*BRIEF*: The lines to return are those from the one containing "# Felt eraser" down to the one containing "obj.matrix_world = world", inclusive; return them exactly and nothing else.

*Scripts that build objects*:
::::
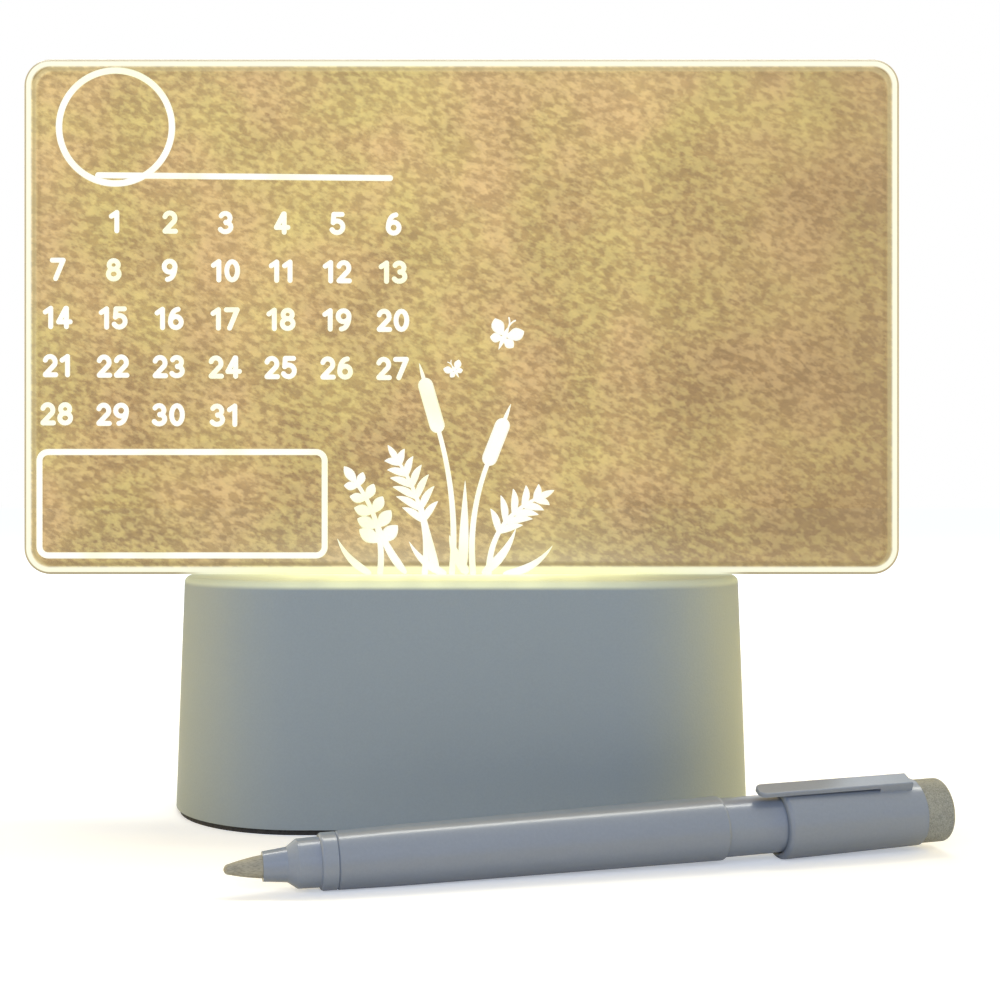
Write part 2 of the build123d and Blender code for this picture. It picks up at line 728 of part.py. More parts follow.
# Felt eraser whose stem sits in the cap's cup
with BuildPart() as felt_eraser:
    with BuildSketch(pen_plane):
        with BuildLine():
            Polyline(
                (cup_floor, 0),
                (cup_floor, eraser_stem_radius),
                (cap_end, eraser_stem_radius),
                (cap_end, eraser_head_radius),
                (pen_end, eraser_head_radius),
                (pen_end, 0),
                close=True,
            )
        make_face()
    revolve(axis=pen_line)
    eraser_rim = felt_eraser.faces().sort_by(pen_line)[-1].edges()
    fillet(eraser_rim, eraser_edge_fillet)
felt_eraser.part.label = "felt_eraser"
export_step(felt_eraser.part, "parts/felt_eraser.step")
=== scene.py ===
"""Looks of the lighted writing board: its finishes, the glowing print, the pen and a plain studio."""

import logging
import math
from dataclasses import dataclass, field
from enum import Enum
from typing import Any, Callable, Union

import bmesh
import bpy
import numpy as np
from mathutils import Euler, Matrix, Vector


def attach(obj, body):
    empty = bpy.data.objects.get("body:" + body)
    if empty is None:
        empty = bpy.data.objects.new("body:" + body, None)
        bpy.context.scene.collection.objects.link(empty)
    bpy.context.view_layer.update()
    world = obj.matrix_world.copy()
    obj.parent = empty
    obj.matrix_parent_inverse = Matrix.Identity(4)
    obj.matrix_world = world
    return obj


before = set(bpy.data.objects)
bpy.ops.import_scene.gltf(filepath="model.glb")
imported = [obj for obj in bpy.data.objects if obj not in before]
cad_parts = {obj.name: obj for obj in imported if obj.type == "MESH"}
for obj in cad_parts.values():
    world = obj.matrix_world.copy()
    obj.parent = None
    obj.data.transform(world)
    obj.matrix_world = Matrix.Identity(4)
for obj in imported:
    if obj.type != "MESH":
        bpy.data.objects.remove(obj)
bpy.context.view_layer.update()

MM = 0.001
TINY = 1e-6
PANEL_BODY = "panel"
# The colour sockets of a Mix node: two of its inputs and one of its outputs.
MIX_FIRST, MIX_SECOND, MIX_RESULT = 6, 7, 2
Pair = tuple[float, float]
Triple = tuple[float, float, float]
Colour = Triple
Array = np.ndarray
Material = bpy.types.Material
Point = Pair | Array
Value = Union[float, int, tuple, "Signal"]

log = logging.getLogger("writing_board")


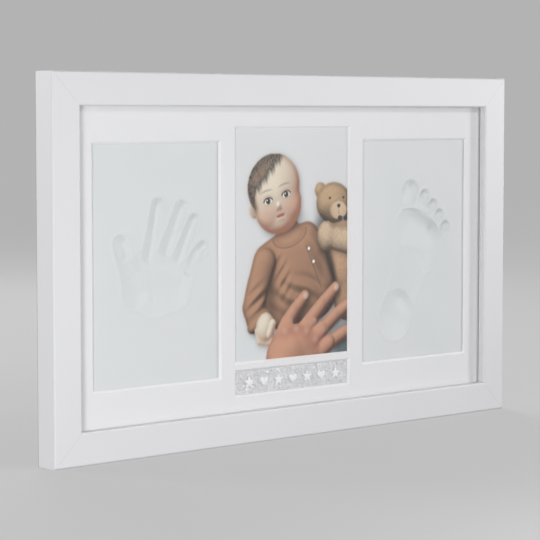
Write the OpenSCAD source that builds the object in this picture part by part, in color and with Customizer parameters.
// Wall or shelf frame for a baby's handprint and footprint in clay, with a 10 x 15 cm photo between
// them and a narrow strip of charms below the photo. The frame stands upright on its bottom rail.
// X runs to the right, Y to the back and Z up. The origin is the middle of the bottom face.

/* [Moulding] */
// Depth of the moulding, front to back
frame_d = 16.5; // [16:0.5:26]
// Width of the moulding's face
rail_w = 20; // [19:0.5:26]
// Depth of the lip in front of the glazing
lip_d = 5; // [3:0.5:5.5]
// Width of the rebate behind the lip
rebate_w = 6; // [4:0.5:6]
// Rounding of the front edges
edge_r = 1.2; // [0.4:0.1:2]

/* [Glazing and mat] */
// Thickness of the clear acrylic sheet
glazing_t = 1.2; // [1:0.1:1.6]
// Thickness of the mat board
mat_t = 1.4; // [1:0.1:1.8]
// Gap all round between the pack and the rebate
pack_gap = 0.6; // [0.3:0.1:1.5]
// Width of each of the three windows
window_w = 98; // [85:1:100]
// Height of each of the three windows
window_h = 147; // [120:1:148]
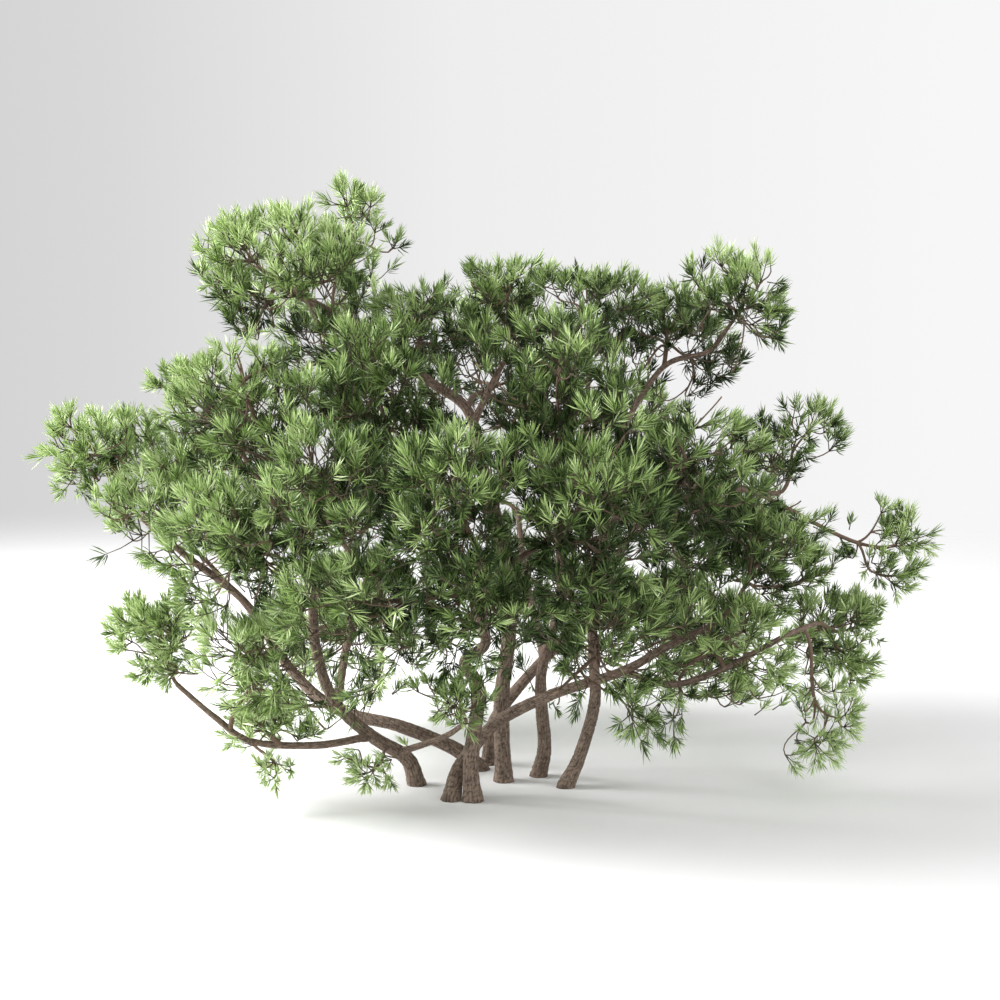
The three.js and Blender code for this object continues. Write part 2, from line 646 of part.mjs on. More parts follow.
::::
*OUTPUT OF THE TASK*:
# Felt eraser whose stem sits in the cap's cup
with BuildPart() as felt_eraser:
    with BuildSketch(pen_plane):
        with BuildLine():
            Polyline(
                (cup_floor, 0),
                (cup_floor, eraser_stem_radius),
                (cap_end, eraser_stem_radius),
                (cap_end, eraser_head_radius),
                (pen_end, eraser_head_radius),
                (pen_end, 0),
                close=True,
            )
        make_face()
    revolve(axis=pen_line)
    eraser_rim = felt_eraser.faces().sort_by(pen_line)[-1].edges()
    fillet(eraser_rim, eraser_edge_fillet)
felt_eraser.part.label = "felt_eraser"
export_step(felt_eraser.part, "parts/felt_eraser.step")
=== scene.py ===
"""Looks of the lighted writing board: its finishes, the glowing print, the pen and a plain studio."""

import logging
import math
from dataclasses import dataclass, field
from enum import Enum
from typing import Any, Callable, Union

import bmesh
import bpy
import numpy as np
from mathutils import Euler, Matrix, Vector


def attach(obj, body):
    empty = bpy.data.objects.get("body:" + body)
    if empty is None:
        empty = bpy.data.objects.new("body:" + body, None)
        bpy.context.scene.collection.objects.link(empty)
    bpy.context.view_layer.update()
    world = obj.matrix_world.copy()
    obj.parent = empty
    obj.matrix_parent_inverse = Matrix.Identity(4)
    obj.matrix_world = world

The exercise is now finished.